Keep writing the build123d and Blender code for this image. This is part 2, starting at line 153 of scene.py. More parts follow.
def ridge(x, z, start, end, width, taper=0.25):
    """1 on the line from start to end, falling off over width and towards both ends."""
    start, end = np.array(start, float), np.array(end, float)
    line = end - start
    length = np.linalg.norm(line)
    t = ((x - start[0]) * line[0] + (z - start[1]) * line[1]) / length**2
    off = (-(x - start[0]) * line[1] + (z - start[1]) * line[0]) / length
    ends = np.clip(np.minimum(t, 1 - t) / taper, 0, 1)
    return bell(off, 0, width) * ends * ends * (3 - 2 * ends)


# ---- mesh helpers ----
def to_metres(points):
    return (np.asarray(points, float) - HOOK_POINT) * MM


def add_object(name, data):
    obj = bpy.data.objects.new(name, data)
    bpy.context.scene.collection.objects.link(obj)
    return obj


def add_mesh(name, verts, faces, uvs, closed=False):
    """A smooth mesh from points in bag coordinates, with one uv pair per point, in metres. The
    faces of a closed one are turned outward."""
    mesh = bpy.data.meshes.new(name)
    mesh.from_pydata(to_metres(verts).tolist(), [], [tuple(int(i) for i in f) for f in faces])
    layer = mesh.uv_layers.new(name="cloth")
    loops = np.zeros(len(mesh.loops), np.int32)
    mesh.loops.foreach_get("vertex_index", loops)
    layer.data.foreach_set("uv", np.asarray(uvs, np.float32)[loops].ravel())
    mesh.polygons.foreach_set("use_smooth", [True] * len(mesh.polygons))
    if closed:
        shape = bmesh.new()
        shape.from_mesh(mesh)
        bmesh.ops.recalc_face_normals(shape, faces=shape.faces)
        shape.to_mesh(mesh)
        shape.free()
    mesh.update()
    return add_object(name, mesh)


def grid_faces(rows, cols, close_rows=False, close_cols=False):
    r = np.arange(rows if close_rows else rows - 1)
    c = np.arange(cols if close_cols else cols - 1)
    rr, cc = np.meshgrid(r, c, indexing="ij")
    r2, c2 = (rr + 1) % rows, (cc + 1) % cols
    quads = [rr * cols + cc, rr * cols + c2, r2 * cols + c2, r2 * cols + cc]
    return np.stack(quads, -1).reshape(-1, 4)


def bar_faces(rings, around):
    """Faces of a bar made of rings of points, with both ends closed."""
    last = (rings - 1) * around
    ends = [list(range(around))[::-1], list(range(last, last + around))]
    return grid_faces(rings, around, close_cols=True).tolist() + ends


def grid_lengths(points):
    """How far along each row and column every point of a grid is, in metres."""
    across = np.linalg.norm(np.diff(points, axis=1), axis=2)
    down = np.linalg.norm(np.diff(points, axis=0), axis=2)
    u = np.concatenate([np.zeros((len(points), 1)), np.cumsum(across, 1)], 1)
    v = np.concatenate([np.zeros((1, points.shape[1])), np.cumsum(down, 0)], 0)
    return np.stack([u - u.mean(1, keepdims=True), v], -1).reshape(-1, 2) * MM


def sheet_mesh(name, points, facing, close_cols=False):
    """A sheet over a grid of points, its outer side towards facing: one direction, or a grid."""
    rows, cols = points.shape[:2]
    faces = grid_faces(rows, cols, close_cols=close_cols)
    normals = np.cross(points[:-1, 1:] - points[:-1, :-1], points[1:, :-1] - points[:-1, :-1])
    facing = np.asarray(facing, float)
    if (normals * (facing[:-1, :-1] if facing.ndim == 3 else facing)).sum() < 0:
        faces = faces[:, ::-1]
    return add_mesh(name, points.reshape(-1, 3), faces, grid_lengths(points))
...
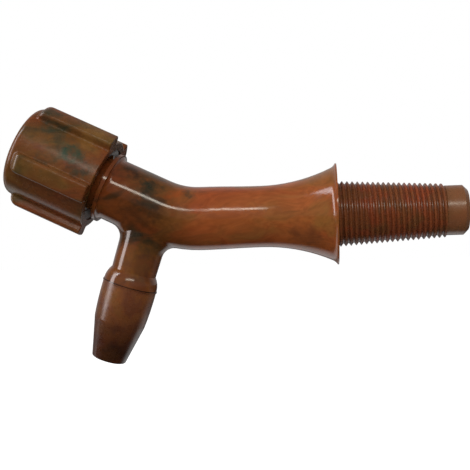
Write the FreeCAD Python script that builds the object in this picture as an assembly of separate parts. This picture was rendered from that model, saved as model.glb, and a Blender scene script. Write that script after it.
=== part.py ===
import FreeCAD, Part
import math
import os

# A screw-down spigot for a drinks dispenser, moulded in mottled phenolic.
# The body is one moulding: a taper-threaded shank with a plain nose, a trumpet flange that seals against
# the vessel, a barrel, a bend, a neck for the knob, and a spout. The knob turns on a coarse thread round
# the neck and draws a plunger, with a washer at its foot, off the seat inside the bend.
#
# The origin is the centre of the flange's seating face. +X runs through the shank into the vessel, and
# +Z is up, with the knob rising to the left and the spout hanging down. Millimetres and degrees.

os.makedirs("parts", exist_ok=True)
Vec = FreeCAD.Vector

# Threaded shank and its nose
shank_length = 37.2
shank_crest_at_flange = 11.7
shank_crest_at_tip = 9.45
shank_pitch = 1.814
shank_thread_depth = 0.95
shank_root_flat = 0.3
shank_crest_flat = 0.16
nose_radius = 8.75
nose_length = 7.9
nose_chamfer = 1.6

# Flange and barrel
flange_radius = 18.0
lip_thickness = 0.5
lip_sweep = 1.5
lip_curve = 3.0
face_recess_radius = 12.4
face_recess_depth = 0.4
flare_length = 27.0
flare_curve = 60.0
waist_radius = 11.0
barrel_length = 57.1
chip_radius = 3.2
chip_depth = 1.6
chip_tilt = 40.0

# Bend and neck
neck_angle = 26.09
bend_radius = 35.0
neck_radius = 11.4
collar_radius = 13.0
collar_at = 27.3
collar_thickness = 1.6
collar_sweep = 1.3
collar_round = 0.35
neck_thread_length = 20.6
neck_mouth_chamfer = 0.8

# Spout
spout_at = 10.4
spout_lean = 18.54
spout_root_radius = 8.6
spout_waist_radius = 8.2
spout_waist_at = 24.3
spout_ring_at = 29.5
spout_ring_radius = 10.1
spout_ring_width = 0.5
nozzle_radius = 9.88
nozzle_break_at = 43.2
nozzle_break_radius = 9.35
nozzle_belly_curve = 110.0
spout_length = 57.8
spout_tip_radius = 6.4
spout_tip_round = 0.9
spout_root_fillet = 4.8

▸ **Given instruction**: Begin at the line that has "Keep writing the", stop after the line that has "return bell(off, 0, width)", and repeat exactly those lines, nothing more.

▸ **Exercise result**:
Keep writing the build123d and Blender code for this image. This is part 2, starting at line 153 of scene.py. More parts follow.
def ridge(x, z, start, end, width, taper=0.25):
    """1 on the line from start to end, falling off over width and towards both ends."""
    start, end = np.array(start, float), np.array(end, float)
    line = end - start
    length = np.linalg.norm(line)
    t = ((x - start[0]) * line[0] + (z - start[1]) * line[1]) / length**2
    off = (-(x - start[0]) * line[1] + (z - start[1]) * line[0]) / length
    ends = np.clip(np.minimum(t, 1 - t) / taper, 0, 1)
    return bell(off, 0, width) * ends * ends * (3 - 2 * ends)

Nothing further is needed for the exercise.